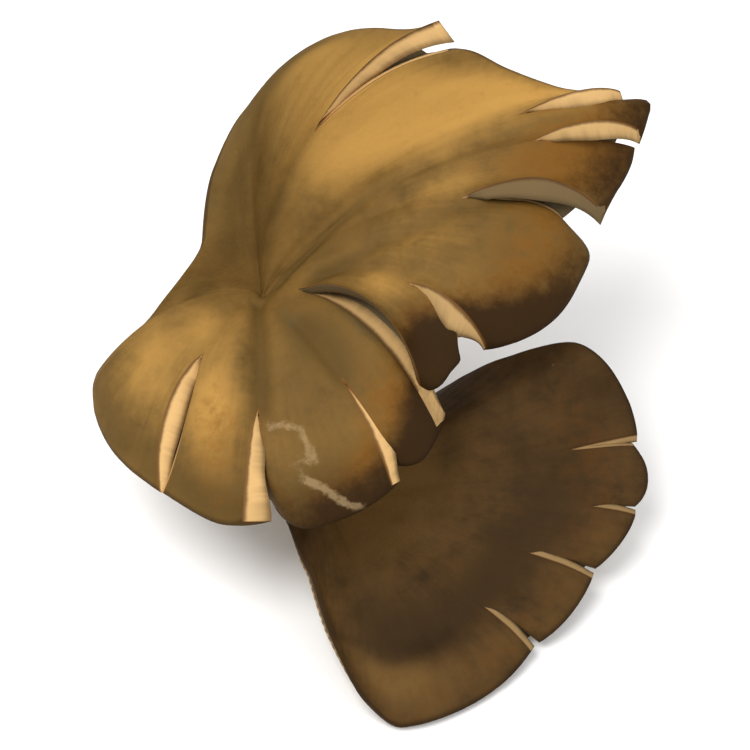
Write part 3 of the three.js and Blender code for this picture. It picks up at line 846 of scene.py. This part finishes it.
def skin_finish(name, tones):
    """Brown skin: soft radial streaks, mottling, painted highlights and painted shade, and
    darker patches towards the margin.
    """
    f = Finish(name)
    grain = f.attribute("grain", "Vector")
    place = f.attribute("place", "Vector")
    along = f.node("ShaderNodeSeparateXYZ", {}, {"Vector": place}, 1)
    solid = f.node("ShaderNodeTexCoord", {}, {}, "Object")
    cloud = f.noise(solid, 75.0, 5.0, 0.6)
    patch = f.noise(f.stretched(solid, (1, 1, 1), (0.3, 0.1, 0.2)), 210.0, 4.0, 0.6)
    streaks = f.noise(f.stretched(grain, (0.5, 0.5, 0.08)), 1.0, 3.0, 0.6)
    streaks = 0.5 + (streaks - 0.5) * along.from_to(0.15, 0.7)
    mottle = f.noise(f.stretched(solid, (1, 1, 1), (0.7, 0.4, 0.1)), 430.0, 4.0, 0.65)
    fine = f.noise(solid, 1500.0, 3.0, 0.6)
    specks = f.noise(solid, 800.0, 6.0, 0.7)
    soft = 0.5 * cloud + 0.25 * patch + tones["streaks"] * streaks + 0.1 * mottle
    color = f.blend((soft - 0.5) * tones["contrast"] + 0.5, tones["shade"], tones["base"])
    # painted highlights, on a golden tone of the skin
    gold = f.attribute("gold") + (soft - 0.5) * 1.2
    color = f.blend(gold.from_to(0.0, 1.1), color, tones["gold"])
    shade = f.attribute("shade") + (soft - 0.5) * 1.2
    color = f.blend(shade.from_to(0.0, 1.3) * 0.85, color, tones["shade"])
    grey = f.attribute("grey") + (patch - 0.5) * 0.8
    color = f.blend(grey.from_to(0.2, 1.0) * 0.7, color, tones["grey"])
    rust = f.attribute("rust") + (patch - 0.5) * 1.0 + (mottle - 0.5) * 1.0
    color = f.blend(rust.from_to(0.1, 1.1) * 0.9, color, tones["rust"])
    dark = f.attribute("dark") + (patch - 0.5) * 0.7 + (mottle - 0.5) * 0.7
    dark = dark + (specks - 0.5) * 0.4
    color = f.blend(dark.from_to(0.0, 1.3) * 0.95, color, tones["dark"])
    pale = f.attribute("pale") + (specks - 0.5) * 1.4 + (mottle - 0.5) * 0.8
    color = f.blend(pale.from_to(0.3, 0.9) * 0.5, color, tones["pale"])
    lip = 1 - f.attribute("edge").from_to(0.05, 0.6)
    color = f.blend(lip * along.from_to(0.2, 0.3) * 0.6, color, tones["lip"])
    rim = along.from_to(0.975, 0.998) * 0.6
    color = f.blend(rim, color, tones["dark"])
    rough = 0.62 + (fine - 0.5) * 0.25 + (cloud - 0.5) * 0.15
    height = 0.3 * fine + tones["streaks"] * 2 * streaks + 0.7 * specks
    height = height + 0.8 * mottle + 0.8 * patch
    normal = f.bump(height, 0.0003, 0.5)
    return f.surface(
        Base_Color=color, Roughness=rough, Normal=normal, Specular_IOR_Level=0.07
    )


def cut_finish(name, tones):
    """Torn flesh: cream with fibres across, painted shade towards the bottom of each tear and
    on the less pale walls, and a thin brown line under the skin.
    """
    f = Finish(name)
    grain = f.attribute("grain", "Vector")
    place = f.attribute("place", "Vector")
    depth = f.node("ShaderNodeSeparateXYZ", {}, {"Vector": place}, 2)
    fibres = f.noise(f.stretched(grain, (0.5, 0.5, 0.6)), 1.0, 4.0, 0.6)
    cloud = f.noise(f.stretched(grain, (0.2, 0.2, 0.2)), 1.0, 4.0, 0.6)
    # painted shade: the wall darkens from cream further down into the tear
    deep_shade = depth * 0.9 + (fibres - 0.5) * 0.9 + (cloud - 0.5) * 1.2
    color = f.blend(deep_shade.from_to(0.2, 1.2), tones["base"], tones["shade"])
    # painted shade: the less pale walls go brown
    color = f.blend(1 - f.attribute("cream").from_to(0.0, 0.9), color, tones["brown"])
    line = 1 - (depth + (fibres - 0.5) * 0.15).from_to(0.03, 0.22)
    color = f.blend(line * 0.85, color, tones["line"])
    normal = f.bump(fibres * 0.6 + cloud, 0.0004, 0.5)
    return f.surface(Base_Color=color, Roughness=0.8, Normal=normal, Specular_IOR_Level=0.1)


def gill_finish(name, base, valley_shade, gap_shade):
    f = Finish(name)
    coordinates = f.node("ShaderNodeTexCoord", {}, {}, "Object")
    cloud = f.noise(coordinates, 90.0, 5.0, 0.6)
    fine = f.noise(coordinates, 900.0, 3.0, 0.6)
    ridge = f.attribute("ridge")
    # painted shade between the gill blades
    color = f.blend(ridge.from_to(0.0, 0.9) * 0.9, valley_shade, base)
    color = f.blend((cloud - 0.45) * 1.5, color, (0.30, 0.19, 0.09))
    low = 1 - f.attribute("run").from_to(0.1, 0.26)
    color = f.blend(low, color, (0.56, 0.44, 0.28))
    # painted shade on the plate's upper face, which shows down the tears
    color = f.blend(f.attribute("upper_face").from_to(0.3, 0.9), color, gap_shade)
    normal = f.bump(fine, 0.0002, 0.4)
    return f.surface(Base_Color=color, Roughness=0.8, Normal=normal, Specular_IOR_Level=0.1)


def stem_finish(name, base, shade, foot):
    f = Finish(name)
    coordinates = f.node("ShaderNodeTexCoord", {}, {}, "Object")
    fibres = f.noise(f.stretched(coordinates, (500, 500, 60)), 1.0, 4.0, 0.6)
    cloud = f.noise(coordinates, 80.0, 5.0, 0.6)
    color = f.blend((cloud * 0.6 + fibres * 0.4 - 0.5) * 2.5 + 0.4, base, shade)
    low = f.attribute("run") + (cloud - 0.5) * 0.5
    color = f.blend(low.from_to(0.7, 1.1) * 0.7, color, foot)
    normal = f.bump(fibres, 0.0005, 0.6)
    return f.surface(Base_Color=color, Roughness=0.8, Normal=normal, Specular_IOR_Level=0.15)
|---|
> **Exercise brief**:
Copy out the full listing exactly.

> **Result of the exercise**:
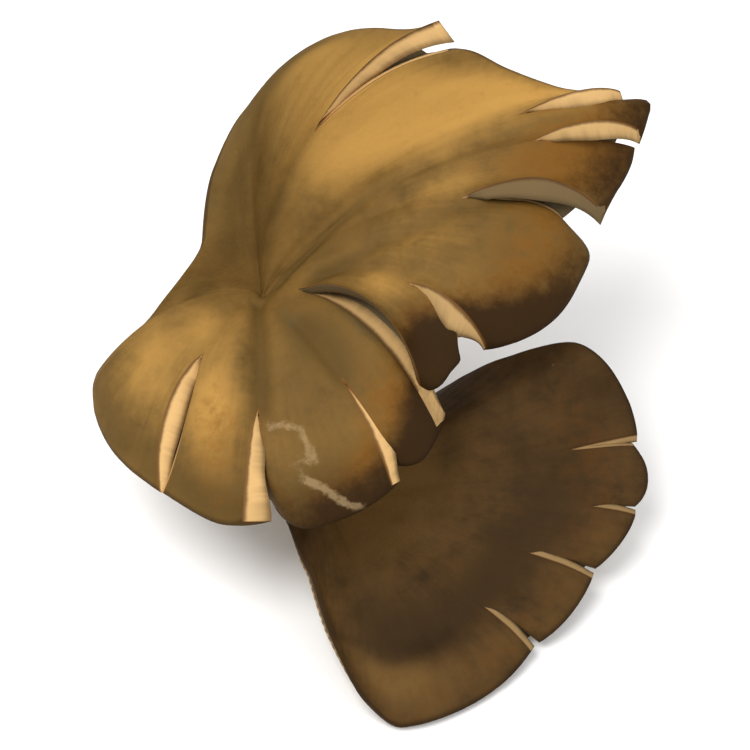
Write part 3 of the three.js and Blender code for this picture. It picks up at line 846 of scene.py. This part finishes it.
def skin_finish(name, tones):
    """Brown skin: soft radial streaks, mottling, painted highlights and painted shade, and
    darker patches towards the margin.
    """
    f = Finish(name)
    grain = f.attribute("grain", "Vector")
    place = f.attribute("place", "Vector")
    along = f.node("ShaderNodeSeparateXYZ", {}, {"Vector": place}, 1)
    solid = f.node("ShaderNodeTexCoord", {}, {}, "Object")
    cloud = f.noise(solid, 75.0, 5.0, 0.6)
    patch = f.noise(f.stretched(solid, (1, 1, 1), (0.3, 0.1, 0.2)), 210.0, 4.0, 0.6)
    streaks = f.noise(f.stretched(grain, (0.5, 0.5, 0.08)), 1.0, 3.0, 0.6)
    streaks = 0.5 + (streaks - 0.5) * along.from_to(0.15, 0.7)
    mottle = f.noise(f.stretched(solid, (1, 1, 1), (0.7, 0.4, 0.1)), 430.0, 4.0, 0.65)
    fine = f.noise(solid, 1500.0, 3.0, 0.6)
    specks = f.noise(solid, 800.0, 6.0, 0.7)
    soft = 0.5 * cloud + 0.25 * patch + tones["streaks"] * streaks + 0.1 * mottle
    color = f.blend((soft - 0.5) * tones["contrast"] + 0.5, tones["shade"], tones["base"])
    # painted highlights, on a golden tone of the skin
    gold = f.attribute("gold") + (soft - 0.5) * 1.2
    color = f.blend(gold.from_to(0.0, 1.1), color, tones["gold"])
    shade = f.attribute("shade") + (soft - 0.5) * 1.2
    color = f.blend(shade.from_to(0.0, 1.3) * 0.85, color, tones["shade"])
    grey = f.attribute("grey") + (patch - 0.5) * 0.8
    color = f.blend(grey.from_to(0.2, 1.0) * 0.7, color, tones["grey"])
    rust = f.attribute("rust") + (patch - 0.5) * 1.0 + (mottle - 0.5) * 1.0
    color = f.blend(rust.from_to(0.1, 1.1) * 0.9, color, tones["rust"])
    dark = f.attribute("dark") + (patch - 0.5) * 0.7 + (mottle - 0.5) * 0.7
    dark = dark + (specks - 0.5) * 0.4
    color = f.blend(dark.from_to(0.0, 1.3) * 0.95, color, tones["dark"])
    pale = f.attribute("pale") + (specks - 0.5) * 1.4 + (mottle - 0.5) * 0.8
    color = f.blend(pale.from_to(0.3, 0.9) * 0.5, color, tones["pale"])
    lip = 1 - f.attribute("edge").from_to(0.05, 0.6)
    color = f.blend(lip * along.from_to(0.2, 0.3) * 0.6, color, tones["lip"])
    rim = along.from_to(0.975, 0.998) * 0.6
    color = f.blend(rim, color, tones["dark"])
    rough = 0.62 + (fine - 0.5) * 0.25 + (cloud - 0.5) * 0.15
    height = 0.3 * fine + tones["streaks"] * 2 * streaks + 0.7 * specks
    height = height + 0.8 * mottle + 0.8 * patch
    normal = f.bump(height, 0.0003, 0.5)
    return f.surface(
        Base_Color=color, Roughness=rough, Normal=normal, Specular_IOR_Level=0.07
    )


def cut_finish(name, tones):
    """Torn flesh: cream with fibres across, painted shade towards the bottom of each tear and
    on the less pale walls, and a thin brown line under the skin.
    """
    f = Finish(name)
    grain = f.attribute("grain", "Vector")
    place = f.attribute("place", "Vector")
    depth = f.node("ShaderNodeSeparateXYZ", {}, {"Vector": place}, 2)
    fibres = f.noise(f.stretched(grain, (0.5, 0.5, 0.6)), 1.0, 4.0, 0.6)
    cloud = f.noise(f.stretched(grain, (0.2, 0.2, 0.2)), 1.0, 4.0, 0.6)
    # painted shade: the wall darkens from cream further down into the tear
    deep_shade = depth * 0.9 + (fibres - 0.5) * 0.9 + (cloud - 0.5) * 1.2
    color = f.blend(deep_shade.from_to(0.2, 1.2), tones["base"], tones["shade"])
    # painted shade: the less pale walls go brown
    color = f.blend(1 - f.attribute("cream").from_to(0.0, 0.9), color, tones["brown"])
    line = 1 - (depth + (fibres - 0.5) * 0.15).from_to(0.03, 0.22)
    color = f.blend(line * 0.85, color, tones["line"])
    normal = f.bump(fibres * 0.6 + cloud, 0.0004, 0.5)
    return f.surface(Base_Color=color, Roughness=0.8, Normal=normal, Specular_IOR_Level=0.1)


def gill_finish(name, base, valley_shade, gap_shade):
    f = Finish(name)
    coordinates = f.node("ShaderNodeTexCoord", {}, {}, "Object")
    cloud = f.noise(coordinates, 90.0, 5.0, 0.6)
    fine = f.noise(coordinates, 900.0, 3.0, 0.6)
    ridge = f.attribute("ridge")
    # painted shade between the gill blades
    color = f.blend(ridge.from_to(0.0, 0.9) * 0.9, valley_shade, base)
    color = f.blend((cloud - 0.45) * 1.5, color, (0.30, 0.19, 0.09))
    low = 1 - f.attribute("run").from_to(0.1, 0.26)
    color = f.blend(low, color, (0.56, 0.44, 0.28))
    # painted shade on the plate's upper face, which shows down the tears
    color = f.blend(f.attribute("upper_face").from_to(0.3, 0.9), color, gap_shade)
    normal = f.bump(fine, 0.0002, 0.4)
    return f.surface(Base_Color=color, Roughness=0.8, Normal=normal, Specular_IOR_Level=0.1)


def stem_finish(name, base, shade, foot):
    f = Finish(name)
    coordinates = f.node("ShaderNodeTexCoord", {}, {}, "Object")
    fibres = f.noise(f.stretched(coordinates, (500, 500, 60)), 1.0, 4.0, 0.6)
    cloud = f.noise(coordinates, 80.0, 5.0, 0.6)
    color = f.blend((cloud * 0.6 + fibres * 0.4 - 0.5) * 2.5 + 0.4, base, shade)
    low = f.attribute("run") + (cloud - 0.5) * 0.5
    color = f.blend(low.from_to(0.7, 1.1) * 0.7, color, foot)
    normal = f.bump(fibres, 0.0005, 0.6)
    return f.surface(Base_Color=color, Roughness=0.8, Normal=normal, Specular_IOR_Level=0.15)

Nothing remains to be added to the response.